The article “Concerns linger over V.O.I.C.E. Initiative” provides yet another example of the ASUC’s fuzzy definition of independence. Last spring, a majority of students approved the creation of a mandatory fee to support the campus daily newspaper. If this simple fact, according to ASUC President Conor Landgraf’s comments, requires The Daily Californian to renounce any claims of being an “independent newspaper,” how can this be reconciled with the ASUC’s own claim of being an “independent” — or its synonym, “autonomous” — student government? The ASUC, as we all know, funds an even larger proportion of its operations from a mandatory student fee and has been doing so for decades.
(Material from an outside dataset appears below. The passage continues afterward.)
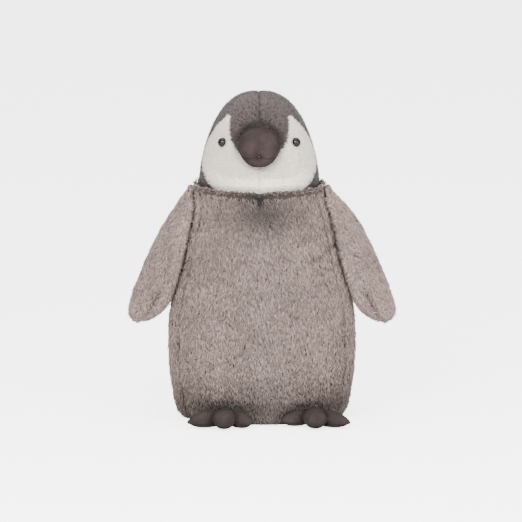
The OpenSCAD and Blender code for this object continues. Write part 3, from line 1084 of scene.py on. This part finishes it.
def wadding_material(name: str, shade: tuple[float, float, float]) -> bpy.types.Material:
    """Loose fibres pressed together."""
    recipe = Recipe(name)
    fibres = recipe.noise(420.0, 8.0, 0.7)
    colour = recipe.ramp(fibres, [(0.3, tuple(0.82 * c for c in shade)), (0.7, shade)])
    recipe.link(colour, recipe.shader.inputs["Base Color"])
    recipe.set(Roughness=0.95, Specular_IOR_Level=0.1)
    recipe.bump(fibres, 1.0 * MM, 0.8)
    return recipe.material


def plastic_material(name: str, shade: tuple[float, float, float], roughness: float) -> bpy.types.Material:
    """Moulded plastic with faint flow marks."""
    recipe = Recipe(name)
    flow = recipe.noise(160.0, 3.0)
    colour = recipe.ramp(flow, [(0.35, tuple(0.85 * c for c in shade)), (0.65, shade)])
    recipe.link(colour, recipe.shader.inputs["Base Color"])
    recipe.link(recipe.range(flow, roughness * 0.8, roughness * 1.2, 0.3, 0.7),
                recipe.shader.inputs["Roughness"])
    recipe.set(Specular_IOR_Level=0.3)
    return recipe.material


# ---- The toy ----


@dataclass
class Wardrobe:
    """The finishes of the whole toy."""

    long_grey: bpy.types.Material
    short_grey: bpy.types.Material
    short_white: bpy.types.Material
    beak: bpy.types.Material
    feet: bpy.types.Material
    eye: bpy.types.Material
    washer: bpy.types.Material
    wadding: bpy.types.Material
    pouch: bpy.types.Material
    beans: bpy.types.Material
    label: bpy.types.Material
    base: bpy.types.Material

    @staticmethod
    def stocked() -> "Wardrobe":
        """Makes every material once."""
        return Wardrobe(
            long_grey=pile_material("long grey pile", LONG_GREY),
            short_grey=pile_material("short grey pile", SHORT_GREY),
            short_white=pile_material("short white pile", SHORT_WHITE),
            beak=suede_material("beak suede", (0.030, 0.0225, 0.0215)),
            feet=suede_material("foot suede", (0.026, 0.0205, 0.0195)),
            eye=plastic_material("eye plastic", (0.003, 0.0026, 0.0026), 0.06),
            washer=plastic_material("washer plastic", (0.75, 0.75, 0.72), 0.4),
            wadding=wadding_material("wadding", (0.86, 0.86, 0.83)),
            pouch=cloth_material("pouch cloth", (0.8, 0.76, 0.68), 500.0),
            beans=plastic_material("plastic beans", (0.72, 0.71, 0.66), 0.5),
            label=cloth_material("label satin", (0.88, 0.88, 0.87), 900.0),
            base=cloth_material("base cloth", (0.16, 0.125, 0.115), 450.0),
        )


@dataclass
class Toy:
    """What every sub-assembly needs."""

    things: dict[str, bpy.types.Object]
    wardrobe: Wardrobe
    naps: NapField
    rng: np.random.Generator

    def repaint(self, node: str, material: bpy.types.Material) -> None:
        """Gives a CAD node that stays its material."""
        mesh = self.things[node].data
        mesh.materials.clear()
        mesh.materials.append(material)

    def add_pile(self, hide: Hide, panel: Panel, nap: Nap, pile: Pile, material: bpy.types.Material,
                 body: str, slot: str, fringes: Sequence[Fringe] = ()) -> bpy.types.Object:
        """Covers a panel with its pile and puts it in the CAD node's place.

        Args:
            hide: The bag that the panel belongs to.
            panel: The panel.
            nap: The nap's rule.
            pile: The pile's rule.
            material: The pile's material.
            body: The body that the panel rides on.
            slot: The record's material slot; not used.
            fringes: More locks along edges.
        """
        barber = Barber(pile, self.naps, hide, self.rng)
        locks = barber.grow(barber.plant(panel, nap))
        for fringe in fringes:
            growth = barber.plant(panel, nap, fringe)
            if len(growth.roots) == 0:
                continue
            more = barber.grow(growth)
            more.cells[:, 0] += locks.cells[:, 0].max() + 1
            locks = locks.joined(more)
        piece = make_piece(f"{panel.node}_pile", pile_shape(barber.backing(panel), locks), material)
        fit(piece, body, panel.node)
        log.info("%s: %d faces", piece.name, len(piece.data.polygons))
        return piece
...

The ASUC’s claims to independence are, in fact, much more tenuous than the Daily Cal’s. The ASUC, including its graduate component, the Graduate Assembly, often receives discretionary funding directly from the chancellor and other campus administrators. Since 1998, the ASUC has been unable to manage its own businesses or hire its own staff but rather must do so through the ASUC Auxiliary, a branch of the campus administration. And even if the ASUC and Graduate Assembly appoint a majority of the ASUC Auxiliary Commercial and Student Services Board, the board’s decisions ultimately require approval by the chancellor.
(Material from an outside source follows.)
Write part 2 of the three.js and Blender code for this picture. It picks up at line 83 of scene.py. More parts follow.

It is true that some of The Daily Californian’s funding now depends on the whim of the student body, as the fee could be canceled at any point through another student referendum. Yet the large majority of its funding still depends on the whim of advertisers. It is difficult to see how the Daily Cal’s independence — particularly its editorial independence — is threatened by this partial change in revenue stream, from one group of “clients” to another.
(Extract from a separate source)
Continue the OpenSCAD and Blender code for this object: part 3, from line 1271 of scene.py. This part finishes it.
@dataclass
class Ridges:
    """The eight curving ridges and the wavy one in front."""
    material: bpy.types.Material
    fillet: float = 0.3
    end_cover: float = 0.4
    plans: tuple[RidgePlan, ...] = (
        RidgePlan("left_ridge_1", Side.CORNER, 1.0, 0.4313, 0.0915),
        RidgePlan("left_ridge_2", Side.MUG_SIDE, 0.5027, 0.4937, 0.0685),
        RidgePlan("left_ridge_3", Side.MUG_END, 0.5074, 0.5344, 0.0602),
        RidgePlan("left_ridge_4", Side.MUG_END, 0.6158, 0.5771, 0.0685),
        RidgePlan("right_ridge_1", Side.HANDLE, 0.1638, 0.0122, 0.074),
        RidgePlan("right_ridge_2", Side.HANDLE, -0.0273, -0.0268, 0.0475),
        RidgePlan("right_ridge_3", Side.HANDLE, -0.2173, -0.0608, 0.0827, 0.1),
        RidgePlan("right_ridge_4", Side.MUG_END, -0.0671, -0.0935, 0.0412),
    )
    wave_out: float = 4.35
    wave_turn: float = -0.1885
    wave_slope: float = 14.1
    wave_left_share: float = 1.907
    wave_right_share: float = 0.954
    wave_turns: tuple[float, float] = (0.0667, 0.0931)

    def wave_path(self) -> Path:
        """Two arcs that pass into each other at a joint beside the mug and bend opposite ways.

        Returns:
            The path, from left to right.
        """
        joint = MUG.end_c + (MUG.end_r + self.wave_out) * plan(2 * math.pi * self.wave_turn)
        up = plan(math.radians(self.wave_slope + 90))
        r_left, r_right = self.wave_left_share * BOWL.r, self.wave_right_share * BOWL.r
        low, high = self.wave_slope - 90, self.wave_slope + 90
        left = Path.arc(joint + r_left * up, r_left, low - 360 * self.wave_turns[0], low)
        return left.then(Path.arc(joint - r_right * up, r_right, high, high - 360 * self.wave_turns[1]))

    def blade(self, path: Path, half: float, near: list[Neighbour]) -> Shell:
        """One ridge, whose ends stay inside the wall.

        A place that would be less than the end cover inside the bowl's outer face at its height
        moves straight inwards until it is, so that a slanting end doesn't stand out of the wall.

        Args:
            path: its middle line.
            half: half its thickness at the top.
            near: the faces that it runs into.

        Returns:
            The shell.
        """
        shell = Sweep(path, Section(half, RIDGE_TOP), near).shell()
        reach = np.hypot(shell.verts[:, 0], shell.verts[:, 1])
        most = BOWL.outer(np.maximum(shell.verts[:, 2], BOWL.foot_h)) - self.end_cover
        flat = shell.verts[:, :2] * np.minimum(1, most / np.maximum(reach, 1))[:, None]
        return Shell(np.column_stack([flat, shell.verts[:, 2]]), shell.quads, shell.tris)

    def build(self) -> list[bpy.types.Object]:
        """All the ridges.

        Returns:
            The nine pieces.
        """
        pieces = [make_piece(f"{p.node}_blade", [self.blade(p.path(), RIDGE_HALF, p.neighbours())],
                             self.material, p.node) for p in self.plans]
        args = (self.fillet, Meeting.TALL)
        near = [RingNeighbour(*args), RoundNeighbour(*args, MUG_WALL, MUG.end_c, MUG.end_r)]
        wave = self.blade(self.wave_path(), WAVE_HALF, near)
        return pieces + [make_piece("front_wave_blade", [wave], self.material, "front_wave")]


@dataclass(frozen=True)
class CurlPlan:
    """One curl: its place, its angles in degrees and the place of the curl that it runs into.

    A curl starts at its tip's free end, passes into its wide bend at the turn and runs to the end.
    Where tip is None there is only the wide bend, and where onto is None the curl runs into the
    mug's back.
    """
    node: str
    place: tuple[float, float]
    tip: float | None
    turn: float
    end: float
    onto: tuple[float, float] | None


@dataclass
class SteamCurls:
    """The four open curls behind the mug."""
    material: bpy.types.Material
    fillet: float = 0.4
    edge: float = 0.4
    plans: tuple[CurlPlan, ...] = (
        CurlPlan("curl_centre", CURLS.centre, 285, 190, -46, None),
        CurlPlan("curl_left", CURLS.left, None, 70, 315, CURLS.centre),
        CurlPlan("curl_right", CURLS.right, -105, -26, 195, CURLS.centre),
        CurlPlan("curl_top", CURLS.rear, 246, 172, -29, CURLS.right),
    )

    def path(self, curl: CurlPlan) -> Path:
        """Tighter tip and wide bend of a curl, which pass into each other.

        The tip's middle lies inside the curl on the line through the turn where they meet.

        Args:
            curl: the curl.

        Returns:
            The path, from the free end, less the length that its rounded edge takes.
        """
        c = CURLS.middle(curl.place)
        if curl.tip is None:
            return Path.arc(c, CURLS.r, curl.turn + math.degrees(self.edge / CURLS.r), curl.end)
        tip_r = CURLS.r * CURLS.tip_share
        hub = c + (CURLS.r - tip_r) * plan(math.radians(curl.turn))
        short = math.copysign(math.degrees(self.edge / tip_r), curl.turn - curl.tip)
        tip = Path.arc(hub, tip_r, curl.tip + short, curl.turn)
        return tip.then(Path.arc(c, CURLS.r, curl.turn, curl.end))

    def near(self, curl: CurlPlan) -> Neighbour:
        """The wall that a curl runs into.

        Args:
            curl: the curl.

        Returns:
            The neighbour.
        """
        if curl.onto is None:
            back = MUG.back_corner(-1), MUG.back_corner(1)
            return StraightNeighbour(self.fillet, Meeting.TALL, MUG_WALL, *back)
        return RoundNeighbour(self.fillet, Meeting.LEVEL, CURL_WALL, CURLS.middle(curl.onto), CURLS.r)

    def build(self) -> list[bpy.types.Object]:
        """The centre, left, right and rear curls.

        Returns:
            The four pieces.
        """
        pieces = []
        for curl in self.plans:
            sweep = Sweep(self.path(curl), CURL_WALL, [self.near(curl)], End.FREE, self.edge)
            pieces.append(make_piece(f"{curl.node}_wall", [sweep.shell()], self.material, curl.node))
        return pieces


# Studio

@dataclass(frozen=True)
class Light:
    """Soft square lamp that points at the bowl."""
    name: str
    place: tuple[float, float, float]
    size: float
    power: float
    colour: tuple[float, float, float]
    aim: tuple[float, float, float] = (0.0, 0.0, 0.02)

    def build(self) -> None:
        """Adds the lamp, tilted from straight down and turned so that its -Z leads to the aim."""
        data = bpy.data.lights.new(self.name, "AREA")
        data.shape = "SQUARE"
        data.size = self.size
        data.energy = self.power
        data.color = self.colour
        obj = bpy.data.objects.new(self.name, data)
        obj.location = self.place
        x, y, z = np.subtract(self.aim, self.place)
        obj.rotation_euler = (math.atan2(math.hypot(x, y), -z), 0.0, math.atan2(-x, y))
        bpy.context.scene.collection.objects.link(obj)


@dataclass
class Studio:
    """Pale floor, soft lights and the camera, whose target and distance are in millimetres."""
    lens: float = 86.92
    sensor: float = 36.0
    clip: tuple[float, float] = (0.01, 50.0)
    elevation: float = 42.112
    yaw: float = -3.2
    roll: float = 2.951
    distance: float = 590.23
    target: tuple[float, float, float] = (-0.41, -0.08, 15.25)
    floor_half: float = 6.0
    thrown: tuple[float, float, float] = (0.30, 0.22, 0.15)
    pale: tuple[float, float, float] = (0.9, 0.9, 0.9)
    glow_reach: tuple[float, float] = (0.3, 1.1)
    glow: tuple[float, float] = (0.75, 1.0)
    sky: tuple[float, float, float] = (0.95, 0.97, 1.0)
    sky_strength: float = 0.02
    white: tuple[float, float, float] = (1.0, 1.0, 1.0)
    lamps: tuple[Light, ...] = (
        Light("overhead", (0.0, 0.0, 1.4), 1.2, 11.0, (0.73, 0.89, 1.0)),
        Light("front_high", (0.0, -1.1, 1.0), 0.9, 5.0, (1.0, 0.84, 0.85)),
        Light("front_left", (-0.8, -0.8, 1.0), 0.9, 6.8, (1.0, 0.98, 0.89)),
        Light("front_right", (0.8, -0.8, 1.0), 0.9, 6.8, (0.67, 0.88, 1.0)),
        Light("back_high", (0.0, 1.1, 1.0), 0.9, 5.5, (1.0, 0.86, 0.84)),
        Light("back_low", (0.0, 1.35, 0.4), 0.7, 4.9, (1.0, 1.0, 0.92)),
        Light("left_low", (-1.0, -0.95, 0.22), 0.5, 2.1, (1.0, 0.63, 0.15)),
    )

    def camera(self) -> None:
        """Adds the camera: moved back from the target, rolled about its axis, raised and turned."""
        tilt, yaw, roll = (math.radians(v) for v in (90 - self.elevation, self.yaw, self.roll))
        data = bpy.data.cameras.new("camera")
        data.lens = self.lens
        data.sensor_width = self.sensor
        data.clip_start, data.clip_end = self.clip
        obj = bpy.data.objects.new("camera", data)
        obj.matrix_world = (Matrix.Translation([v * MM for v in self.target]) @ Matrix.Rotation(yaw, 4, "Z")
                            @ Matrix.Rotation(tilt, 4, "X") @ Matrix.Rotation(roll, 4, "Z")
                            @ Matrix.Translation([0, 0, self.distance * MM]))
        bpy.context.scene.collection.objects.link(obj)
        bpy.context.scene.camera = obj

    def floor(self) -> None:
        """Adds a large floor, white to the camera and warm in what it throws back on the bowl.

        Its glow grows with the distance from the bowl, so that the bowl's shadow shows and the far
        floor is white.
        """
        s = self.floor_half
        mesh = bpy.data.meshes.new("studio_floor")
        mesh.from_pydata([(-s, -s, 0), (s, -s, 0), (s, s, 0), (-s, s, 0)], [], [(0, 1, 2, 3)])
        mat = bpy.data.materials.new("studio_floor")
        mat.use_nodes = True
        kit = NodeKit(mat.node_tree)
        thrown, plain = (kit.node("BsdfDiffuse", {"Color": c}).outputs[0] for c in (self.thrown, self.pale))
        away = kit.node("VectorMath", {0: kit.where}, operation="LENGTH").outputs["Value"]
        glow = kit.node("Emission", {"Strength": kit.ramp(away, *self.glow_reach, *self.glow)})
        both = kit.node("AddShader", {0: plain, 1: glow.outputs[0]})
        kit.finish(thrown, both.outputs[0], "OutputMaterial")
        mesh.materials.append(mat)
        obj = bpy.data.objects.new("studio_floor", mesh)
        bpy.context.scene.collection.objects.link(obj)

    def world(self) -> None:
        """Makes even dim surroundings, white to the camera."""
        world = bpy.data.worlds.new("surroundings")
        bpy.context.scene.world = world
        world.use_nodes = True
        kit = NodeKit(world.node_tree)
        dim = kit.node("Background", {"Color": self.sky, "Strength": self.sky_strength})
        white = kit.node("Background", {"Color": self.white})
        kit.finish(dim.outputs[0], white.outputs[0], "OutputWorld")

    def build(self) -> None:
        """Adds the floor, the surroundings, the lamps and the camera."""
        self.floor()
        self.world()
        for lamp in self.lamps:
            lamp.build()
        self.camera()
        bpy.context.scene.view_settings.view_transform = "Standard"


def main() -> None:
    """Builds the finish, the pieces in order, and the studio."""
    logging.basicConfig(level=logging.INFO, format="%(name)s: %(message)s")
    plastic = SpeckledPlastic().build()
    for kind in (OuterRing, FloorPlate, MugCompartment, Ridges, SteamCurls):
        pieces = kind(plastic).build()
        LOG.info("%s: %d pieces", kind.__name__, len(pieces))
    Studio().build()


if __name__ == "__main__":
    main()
We could go further and argue that if the Daily Cal should be accountable to anyone, it should be the student body as a whole, rather than any external organization. In North America, there are numerous examples of student newspapers organized as nonprofit corporations, governed by a student-elected board that is independent from both the campus administration and the student government.
The fact that fee moneys will be collected by the university and transit through the ASUC should not be an excuse to give campus administrators and ASUC officials arbitrary control over the newspaper. Instead, these officials should work with the Daily Cal to establish some form of accountability to the greater student body, as discussed above, while keeping the paper free from political interference. Let’s hope that they are up to the task.
— Philippe Marchand,
doctoral student, former Graduate Assembly officer and Commercial and Student Services Board member
Contact the opinion desk at [email protected]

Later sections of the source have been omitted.